Dr. Bennett died in the year 1535/6, and at his death enriched the chantry of St. Mary's with some ancestral lands in Youghal and its neighbourhood (Ulster Journal of Arch., April, 1854). Henry VIII. appointed Dominick Tirrey to the vacant see, but the reigning Pontiff refused to recognize this nomination, and chose a Franciscan named Lewis MacNamara as successor to Dr. Bennett. The brief of his appointment to Cork and Cloyne is dated 24th September, 1540. This prelate, however, soon after his consecration was summoned to a better world, and on the 5th of November, the same year, another brief was expedited appointing John Hoyeden, (which name is probably a corruption for O'h-Eidhin, i.e. O'Heyne; see O'Donovan, Book of Rights, pag. 109), a canon of Elphin, bishop of the united dioceses. From the consistorial acts we learn that he was impeded by the crown nominee from taking possession of the temporalities of his see, and hence on the 25th February, 1545, he received the administration of his native diocese.
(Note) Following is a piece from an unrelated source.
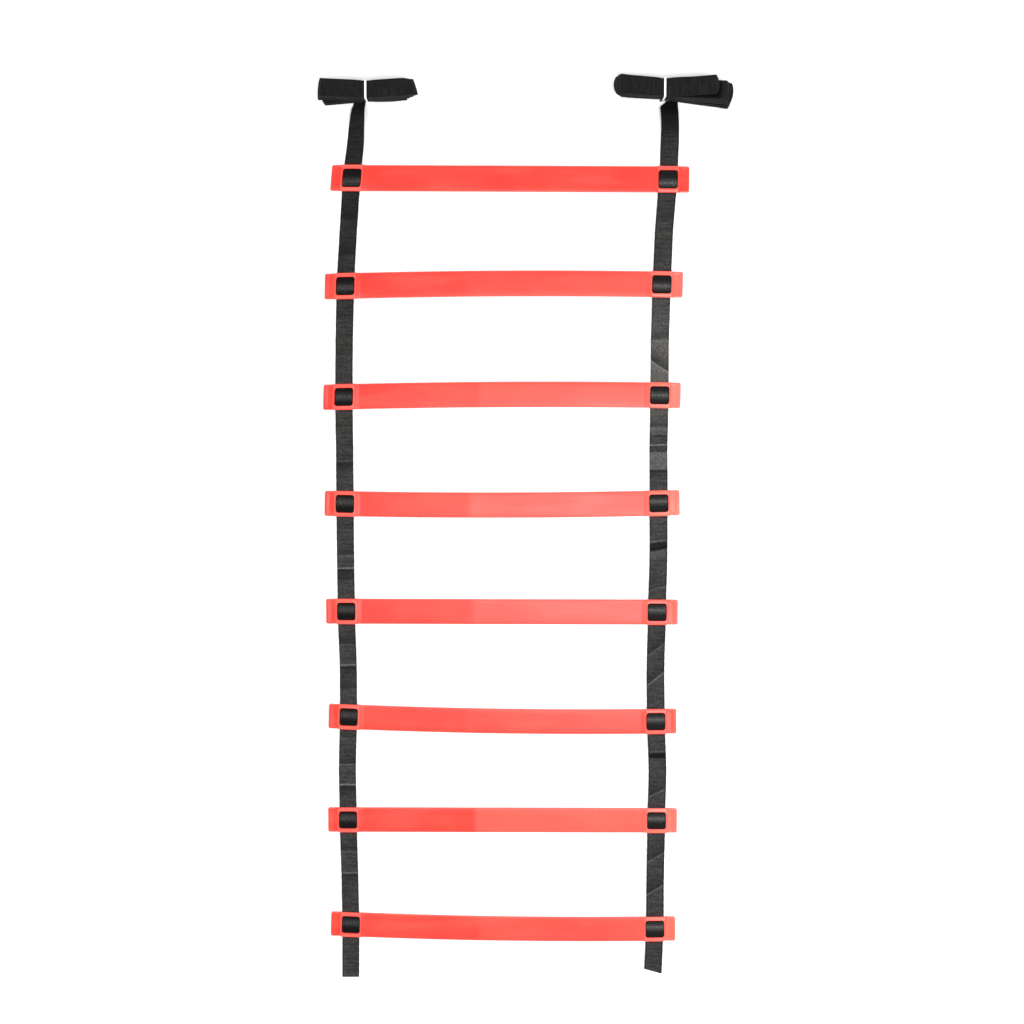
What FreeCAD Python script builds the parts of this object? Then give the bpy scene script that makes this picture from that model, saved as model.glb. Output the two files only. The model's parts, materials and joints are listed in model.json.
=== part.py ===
import FreeCAD, Part
import math
import os

# A flat training ladder that lies open on the ground, in millimetres. +Y runs up to the hanks, +Z is up.
# Eight moulded rungs are threaded on two webbing straps. The spare strap is folded into a hank on each
# side, and a tie holds each hank. Each strap is divided at the lines where the ladder folds, half way
# between two rungs, so that every span of it can turn.
# The places below are on the ladder's own midline, and everything is moved to its base's centre at the end.

Vector = FreeCAD.Vector

# Rungs
RUNG_LENGTH = 421.6
RUNG_WIDTH = 30.0
RUNG_THICK = 3.2
RUNG_CORNER = 1.5
WINDOW_OFFSET = 186.6  # from the rung's middle to the middle of each strap window
WINDOW_WIDE = 22.0
WINDOW_DEEP = 21.0
WINDOW_CORNER = 2.2
FRAME_WIDE = 27.0  # the raised frame round a window
FRAME_DEEP = 31.4
FRAME_TOP = 4.2
FRAME_CORNER = 1.6
CHANNEL_WIDE = 23.0  # the strap's way in under the frame
CHANNEL_TOP = 2.4
BAR_DEEP = 5.0  # the low bar across a window, which the strap passes over
BAR_TOP = 1.0
BAR_GRIP = 2.0  # how far the bar runs into the frame on each side

# How each rung lies, from the hanks down: its place along Y, its tilt in degrees, and how far its middle
# is bowed towards the hanks
RUNG_LIE = [
    (425.0, -0.25, 0.0),
    (301.0, 0.3, 2.0),
    (170.5, 0.3, 1.8),
    (42.5, 0.1, -2.0),
    (-88.0, -0.15, 0.0),
    (-219.0, -0.85, -2.5),
    (-343.5, -0.15, 0.0),
    (-476.5, -0.85, -2.5),
]

# Straps
STRAP_WIDTH = 20.6
STRAP_THICK = 1.2
STRAP_LOW = 1.1
STRAP_TOP = STRAP_LOW + STRAP_THICK
FOLD_X = [5.0, 0.5, 0.0, 0.0, 0.3, 0.6, 1.0]  # how far the pair of straps has wandered at each fold line
TOP_LEAN = 0.076  # sideways travel per length above the first fold line
TAIL_LEAN = 0.003
TOP_STRAIGHT = 466.0  # the first spans are straight up to here, then turn into the hanks
TAIL_Y = {"left": -540.0, "right": -536.0}

# Rung travel along its own span, and how far each fold turns
RUNG_TRAVEL = 32.0
TOP_RUNG_TRAVEL = 24.0
FOLD_TURN = 160.0
FOLD_CLEAR = 0.05  # a fold's axis is this far off the strap's face, on the inside of the fold

# Hanks of spare strap and their ties
HANK_HEIGHT = 26.0
HANK_OUTLINE = {
    "left": [
        (-211.0, 513.0), (-203.0, 506.0), (-182.0, 508.0), (-180.0, 510.0), (-111.0, 510.0),
        (-99.0, 518.0), (-103.0, 536.0), (-157.0, 533.0), (-197.0, 538.0), (-210.0, 537.0),
    ],
    "right": [
        (131.0, 519.0), (135.0, 515.0), (155.0, 512.5), (182.0, 511.0), (208.0, 511.0), (250.0, 502.0),
        (260.0, 502.0), (267.0, 531.0), (251.0, 539.0), (189.0, 535.0), (150.0, 541.0), (136.0, 540.0),
    ],
}
LEAD_X = {"left": -168.5, "right": 196.0}  # where each strap comes out of its hank
LEAD_Y = {"left": 510.0, "right": 511.0}
TIE_X = {"left": -157.0, "right": 189.0}
TIE_Y = {"left": (510.0, 533.0), "right": (511.0, 535.0)}
TIE_WIDTH = 3.0
TIE_CLEAR = 0.1  # round the tie, inside and out
WAIST = 0.9  # how far the hank is drawn in under its tie

SIDES = {"left": -1, "right": 1}


def extruded(points, low, top):
    """A prism on a closed outline in the ground plane."""
    corners = [Vector(x, y, low) for x, y in points]
    face = Part.Face(Part.makePolygon(corners + corners[:1]))
    return face.extrude(Vector(0, 0, top - low))


def block(wide, deep, low, top):
    """A box centred on the Z axis."""
    return Part.makeBox(wide, deep, top - low, Vector(-wide / 2, -deep / 2, low))


def rounded_block(wide, deep, low, top, corner):
    """A centred box with its four upright edges rounded."""
    box = block(wide, deep, low, top)
    upright = [edge for edge in box.Edges if abs(edge.tangentAt(edge.FirstParameter).z) > 0.9]
    return box.makeFillet(corner, upright)


def turned(shape, degrees, x, y):
    """A copy turned about Z and then moved to (x, y)."""
    copy = shape.copy()
    copy.rotate(Vector(0, 0, 0), Vector(0, 0, 1), degrees)
    copy.translate(Vector(x, y, 0))
    return copy


def long_edge(y, bow):
    """One long edge of a slat between its windows, straight or bowed."""
    left = Vector(-WINDOW_OFFSET, y, 0)
    right = Vector(WINDOW_OFFSET, y, 0)
    if bow == 0:
        return Part.LineSegment(left, right).toShape()
    return Part.Arc(left, Vector(0, y + bow, 0), right).toShape()


def slat_end(x):
    """The short edge of a slat's outline at one of its ends."""
    return Part.LineSegment(Vector(x, -RUNG_WIDTH / 2, 0), Vector(x, RUNG_WIDTH / 2, 0)).toShape()


def slat(bow):
    """The rung's flat bar from window to window."""
    outline = Part.Wire([
        long_edge(-RUNG_WIDTH / 2, bow),
        slat_end(WINDOW_OFFSET),
        long_edge(RUNG_WIDTH / 2, bow),
        slat_end(-WINDOW_OFFSET),
    ])
    return Part.Face(outline).extrude(Vector(0, 0, RUNG_THICK))


def end_piece():
    """A rung's end, with its window on the Z axis and its tip towards +X: the frame and the tab past it."""
    tip = RUNG_LENGTH / 2 - WINDOW_OFFSET
    tab = rounded_block(2 * tip, RUNG_WIDTH, 0, RUNG_THICK, RUNG_CORNER)
    inner_half = Part.makeBox(tip, RUNG_WIDTH, RUNG_THICK, Vector(-tip, -RUNG_WIDTH / 2, 0))
    frame = rounded_block(FRAME_WIDE, FRAME_DEEP, 0, FRAME_TOP, FRAME_CORNER)
    return tab.cut(inner_half).fuse(frame)


def strap_way():
    """What is cut from a rung's end: the window, and the channel under the frame."""
    window = rounded_block(WINDOW_WIDE, WINDOW_DEEP, -1, FRAME_TOP + 1, WINDOW_CORNER)
    channel = block(CHANNEL_WIDE, FRAME_DEEP + 2, -1, CHANNEL_TOP)
    return window.fuse(channel)


def rung(bow):
    """A whole rung, centred between its two windows."""
    bar = block(CHANNEL_WIDE + 2 * BAR_GRIP, BAR_DEEP, 0, BAR_TOP)
    slope = math.degrees(math.atan(2 * bow / WINDOW_OFFSET))
    ends = [(side * WINDOW_OFFSET, -side * slope, 0 if side > 0 else 180) for side in SIDES.values()]
    solid = slat(bow)
    for x, angle, facing in ends:
        solid = solid.fuse(turned(end_piece(), facing + angle, x, 0))
    for x, angle, facing in ends:
        solid = solid.cut(turned(strap_way(), angle, x, 0))
    for x, angle, facing in ends:
        solid = solid.fuse(turned(bar, angle, x, 0))
    return solid.removeSplitter()


def fold_lines():
    """The (x, y) of each fold line, half way between two rungs, from the hanks down."""
    places = [y for y, _, _ in RUNG_LIE]
    return [(x, (above + below) / 2) for x, above, below in zip(FOLD_X, places, places[1:])]


def midline(y):
    """How far to the side the middle of the two straps is, at a place along Y."""
    folds = fold_lines()
    first_x, first_y = folds[0]
    last_x, last_y = folds[-1]
    if y >= first_y:
        return first_x + TOP_LEAN * (y - first_y)
    if y <= last_y:
        return last_x + TAIL_LEAN * (last_y - y)
    for (x_above, y_above), (x_below, y_below) in zip(folds, folds[1:]):
        if y >= y_below:
            return x_below + (x_above - x_below) * (y - y_below) / (y_above - y_below)


def strap_span(side, number):
    """The stations (x, y) from top to bottom of the stretch of a strap that one rung is on."""
    offset = SIDES[side] * WINDOW_OFFSET
    folds = [y for _, y in fold_lines()]
    if number == 0:
        stations = [(LEAD_X[side], LEAD_Y[side]), (midline(TOP_STRAIGHT) + offset, TOP_STRAIGHT)]
    else:
        stations = [(midline(folds[number - 1]) + offset, folds[number - 1])]
    low = TAIL_Y[side] if number == len(folds) else folds[number]
    return stations + [(midline(low) + offset, low)]


def strap_piece(side, number):
    """A flat strip along those stations."""
    stations = strap_span(side, number)
    half = STRAP_WIDTH / 2
    outline = [(x - half, y) for x, y in stations] + [(x + half, y) for x, y in reversed(stations)]
    return extruded(outline, STRAP_LOW, STRAP_TOP)


def loop_box(side, inset, wide):
    """A box round the middle of a hank, let in from the hank's own height and depth by inset."""
    low, high = TIE_Y[side]
    corner = Vector(TIE_X[side] - wide / 2, low + inset, inset)
    return Part.makeBox(wide, high - low - 2 * inset, HANK_HEIGHT - 2 * inset, corner)


def tie(side):
    """The loop round the middle of a hank."""
    return loop_box(side, TIE_CLEAR, TIE_WIDTH).cut(loop_box(side, WAIST - TIE_CLEAR, TIE_WIDTH))


def hank(side):
    """The outer shape of the folded spare strap, with a waist where its tie closes round it."""
    wide = TIE_WIDTH + 2 * TIE_CLEAR
    halves = extruded(HANK_OUTLINE[side], 0, HANK_HEIGHT).cut(loop_box(side, -WAIST, wide))
    return halves.fuse(loop_box(side, WAIST, wide)).removeSplitter()


def all_nodes():
    """Every piece on the ladder's own midline, by name."""
    nodes = {}
    for number, (y, tilt, bow) in enumerate(RUNG_LIE):
        nodes[f"rung_{number + 1}"] = turned(rung(bow), tilt, midline(y), y)
    for side in SIDES:
        for number in range(len(RUNG_LIE)):
            nodes[f"{side}_strap_{number + 1}"] = strap_piece(side, number)
        nodes[f"{side}_hank"] = hank(side)
        nodes[f"{side}_tie"] = tie(side)
    return nodes


def base_centre(nodes):
    """The middle of the whole ladder's base."""
    box = Part.makeCompound(list(nodes.values())).optimalBoundingBox()
    return Vector((box.XMin + box.XMax) / 2, (box.YMin + box.YMax) / 2, box.ZMin)


NODES = all_nodes()
ORIGIN = base_centre(NODES)
os.makedirs("parts", exist_ok=True)
for name, shape in NODES.items():
    shape.translate(-ORIGIN)
    if not shape.isValid() or len(shape.Solids) != 1:
        raise RuntimeError(f"{name} is not one valid solid")
    shape.exportStep(f"parts/{name}.step")
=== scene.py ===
import json
import math
import random

import bmesh
import bpy
from mathutils import Matrix, Vector


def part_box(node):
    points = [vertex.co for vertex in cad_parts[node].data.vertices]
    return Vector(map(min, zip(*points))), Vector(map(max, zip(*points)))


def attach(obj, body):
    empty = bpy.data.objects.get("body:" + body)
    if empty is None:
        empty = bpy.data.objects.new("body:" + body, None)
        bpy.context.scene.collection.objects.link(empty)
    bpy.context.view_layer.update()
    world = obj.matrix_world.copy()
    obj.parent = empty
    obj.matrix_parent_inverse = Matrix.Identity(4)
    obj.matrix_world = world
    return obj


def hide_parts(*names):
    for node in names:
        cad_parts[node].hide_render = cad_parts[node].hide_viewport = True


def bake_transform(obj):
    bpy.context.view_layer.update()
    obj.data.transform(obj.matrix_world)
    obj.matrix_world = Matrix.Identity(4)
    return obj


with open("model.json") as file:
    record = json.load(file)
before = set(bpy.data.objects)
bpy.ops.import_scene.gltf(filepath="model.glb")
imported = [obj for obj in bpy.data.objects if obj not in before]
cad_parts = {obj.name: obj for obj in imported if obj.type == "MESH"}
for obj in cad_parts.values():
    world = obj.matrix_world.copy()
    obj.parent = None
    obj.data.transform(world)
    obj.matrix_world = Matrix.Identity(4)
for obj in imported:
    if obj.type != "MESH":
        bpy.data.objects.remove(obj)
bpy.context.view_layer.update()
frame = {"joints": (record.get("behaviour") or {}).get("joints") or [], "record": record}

# A flat training ladder on the ground, seen from above. The sizes below are in millimetres in the frame's
# own axes, and piece_of() turns them into metres. +Y runs up to the hanks.
MM = 0.001
SIDES = {"left": -1, "right": 1}
RUNGS = range(1, 9)
OPENINGS = {o["name"]: o["box_m"] for o in frame["record"]["physics"]["openings"]}
FOLDS = [j for j in frame["joints"] if j["type"] == "hinge"]

# Rungs
RUNG_BOW = [0.0, 2.0, 1.8, -2.0, 0.0, -2.5, 0.0, -2.5]  # how far each rung's middle is bowed to the hanks
LEFT_LEAN = [0.09, 0.055, 0.06, 0.01, 0.0, -0.01, 0.0, -0.01]  # how far each rung's left end is skewed
# Each rung's crease: where it is along the rung, how far it stands up, how much painted sheen pales the
# plastic past it
RUNG_CREASE = [
    (-30.0, 0.3, -0.15), (-44.0, 0.34, 0.04), (-26.0, 0.3, 0.12), (-38.0, 0.4, 0.14),
    (-35.0, 0.42, 0.15), (-42.0, 0.3, 0.06), (-34.0, 0.42, 0.3), (-28.0, 0.26, 0.12),
]
# How much painted sheen pales each rung's plastic at its left and its right end, and below 0 how much painted
# shade deepens it
RUNG_END_PAINTED_LIGHT = [
    (-0.45, 0.0), (-0.5, 0.45), (-0.4, 0.5), (-0.2, 0.45), (-0.05, 0.0), (0.0, 0.05), (0.0, 0.3), (0.0, 0.4),
]
WINDOW_OFFSET = 186.6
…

The following is the consistorial record:

Die 20º Feb., 1545. "S. Sanctitas providit Ecclesiae Elphinensi de persona Joannis Episcopi Corcagiensis et Clunensis (sic) qui regiminis et administrationis Corcagensis et Clunensis Ecclesiarum invicem unitarum possessionem eo quod a schismaticis et iis qui a Catholica fide defecerunt occupatae detinentur assequi non potuit, nec de proximo assequi speret: ita quod, propter hoc, eisdem Corcagensi et Clunensi Ecclesiis praesse non desinat sed tam Elphinensi quam Corcagensi et Clunensi Ecclesiis hujusmodi ad sex menses a die habitae per eum pacificae possessionis seu quasi regiminis", etc. (sic).